The judgement is significant in that it has set aside the initial verdict of the Election Tribunal that unanimously considered the issues raised by petitioners as ‘pre-election matters’. It also established the level of non-compliance of Wamakko and Shagari with the provisions of the Electoral Act 2006. Furthermore, the judgement hit hard at INEC in its leading role of conniving with a particular political party, thereby rendering it biased umpire in electoral matters.
Perhaps the most significance aspect of the judgement was order for the fresh election among parties and candidates as they appeared on Election Results Sheet (Exhibit R8). It’s here that the whole master manoeuvring was concocted to further ensure that Wamakko retain his seat as governor of Sokoto state. Legal experts, particularly Chief Gani Fawehimni and Professor Sagay, were outraged by the double standards adopted by the Court. How could Wamakko be deemed not qualified to contest an election by April 14 and then be qualified to contest same by April 16 (date election result became a legal document)? Hence, no sooner Justice Balkachuwa and colleagues passed the verdict, than public analysts and legal experts began to demand for the interpretation of the judicial pronouncement thereby made.
In line with its policy of connivance with a particular party, INEC hurriedly organised the fresh election in the state on May 24, 2008 without waiting for clearer interpretation of the Kaduna judgement. As planned, Wamakko was returned as governor of the state.
Later, an Election Petition Tribunal was set in respect of the bye election. Dingyadi and DPP raised same issues bordering on illegibility of Wamakko to contest the bye election, having been found ineligible to do so as at April 14, 2007; afterall, the bye election was a continuation of the general election, requiring no further screening by INEC or agencies. Thus, it was argued that since Wamakko was found ineligible to contest the April 2007 general election, he remains permanently disqualified in the bye election, which is legally an extension of the former.
Hence, Dingyadi prayed that he be sworn in as the rightful governor of the state.
On February 18, 2009 the Bye Election Tribunal passed its judgement, divided between Majority and Minority voices. The majority judgement by Honourable Justices A.M. Haliru, B.E. Agbatah, and G.K. Kaigama, dismissed the petition.

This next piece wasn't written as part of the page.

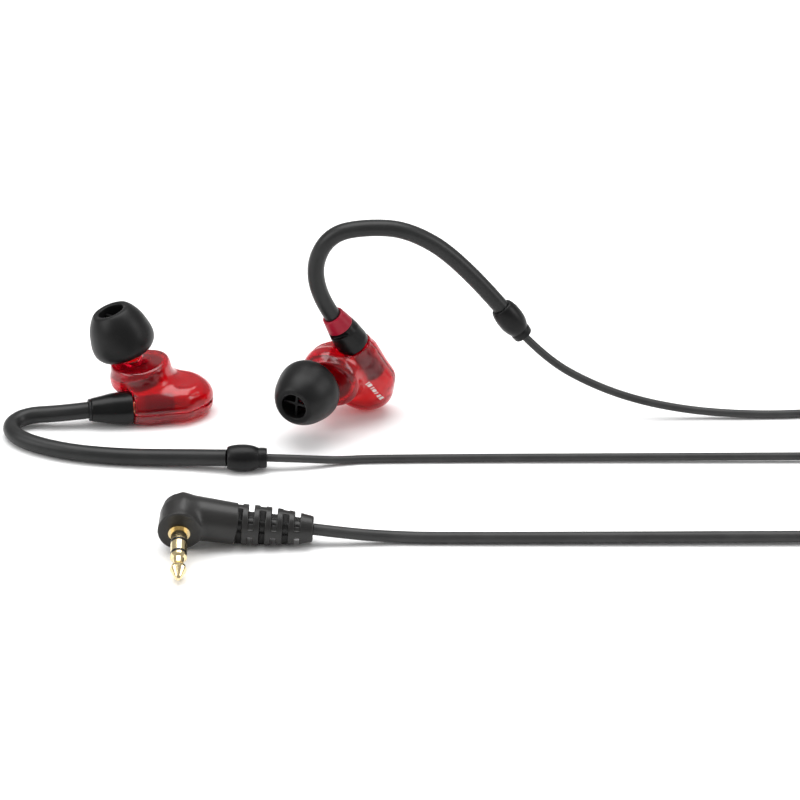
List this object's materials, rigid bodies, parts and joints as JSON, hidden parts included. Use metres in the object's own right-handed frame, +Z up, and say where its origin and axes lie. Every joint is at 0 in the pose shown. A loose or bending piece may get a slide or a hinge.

Having exhausted the preliminary issues, the minority judgement went further to examine the issue of qualification of Aliyu Magatakarda Wamakko to contest the 24th May 2008 election, which is the main issue in contention. Accordingly, by virtue of the Court of Appeal’s decision which led to the re-run election, Aliyu Wamakko of the PDP was not qualified. Their argument is understandable to even a layman since the April 14, 2007 election was annulled due to irregularities in the form of multiple nominations, lack of proper sponsorship and lack of valid running mate with regard to the purported winner of the election, Aliyu Magatakarda Wamakko of the PDP. Therefore, a fresh nomination ought to have been made to INEC, if PDP had actually wanted him to be its candidate.
Dissatisfied with the decision in the majority judgement, the petitioner went on Appeal to the Court of Appeal for redress. These are distinct from the decisions handed down by their counterparts in the South…’For sure, this remains the 21st century legal challenge only Nigerian Judiciary can solve to prove to all patriots that our Judiciary is not the only last hope of the common man but the custodian of our democracy.